В своих историях о сплетающемся в сеть зле Готхельф противоречит идеалистическому представлению, согласно которому зло всегда ограничено отдельным человеком, который думает, принимает решение и действует. Готхельф, правда, показывает подобные случаи — и как показывает! — однако наряду с этим разворачивает перед нами жуткую картину демократизации зла: ко злу так или иначе оказываются причастны все; нет единственного виновного; каждый может сказать, что он этого не хотел, был только наблюдателем, что сам он хотя и не протестовал против зла, но ведь ему и повод такой не представился; что в любом случае возражение не помогло бы, его бы лишь неправильно истолковали. Таким образом, вина — даже за наихудшее преступление — распределяется, подобно флюиду, по всей общине, и не существует судьи, который бы ее измерил. Ведь даже закон признает преступниками только отдельных индивидов.

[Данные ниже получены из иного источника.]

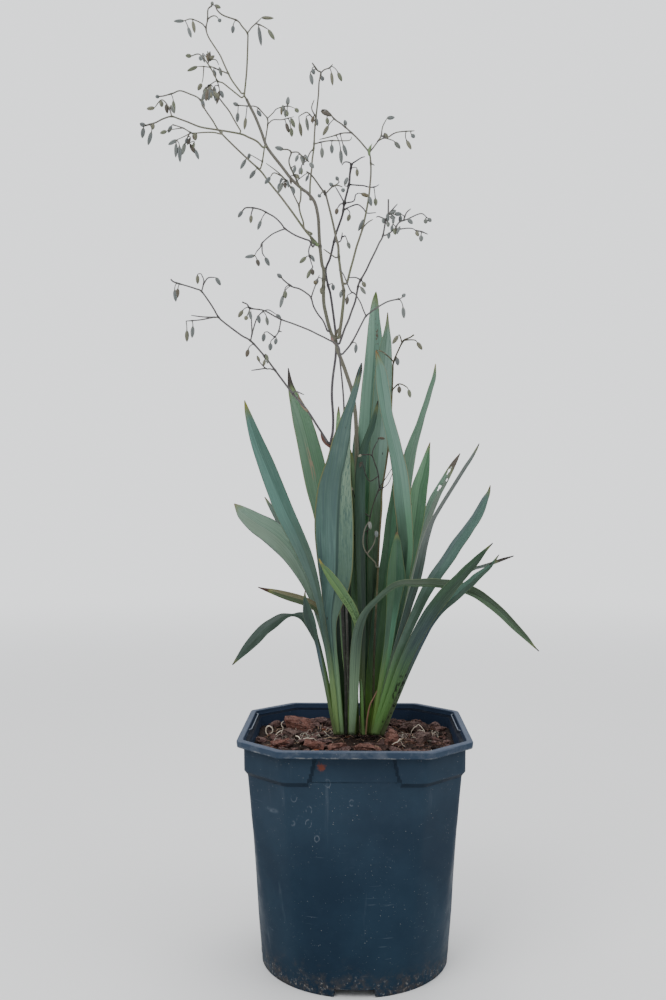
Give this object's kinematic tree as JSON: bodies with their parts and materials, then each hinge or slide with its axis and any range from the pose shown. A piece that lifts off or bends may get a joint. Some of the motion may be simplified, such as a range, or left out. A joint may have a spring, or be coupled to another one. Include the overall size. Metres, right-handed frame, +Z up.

Когда у Готхельфа речь заходит о сети зла, он показывает ее формирование — как процесс, которому почти невозможно противостоять. Люди с несказанной легкостью совершают постыдные поступки, если знают, что не они одни виноваты, что они не являются преступниками в общепринятом смысле, что другие ведут себя точно так же. Самый знаменитый пример изображения такого процесса — новелла «Черный паук». Однако живописно-парадигматический характер этого сказания о чуме (сто лет спустя Дюрренматт обыграет тот же сюжет в «Визите старой дамы») не должен заслонять для нас многие другие главы в разных сочинениях Готхельфа, где без иллюзий, с шопенгауэровским пессимизмом и ницшеанской остротой анализа, показывается, как люди — все вместе, с соседским взаимопониманием и не испытывая чувства вины, — порой совершают самые утонченные подлости.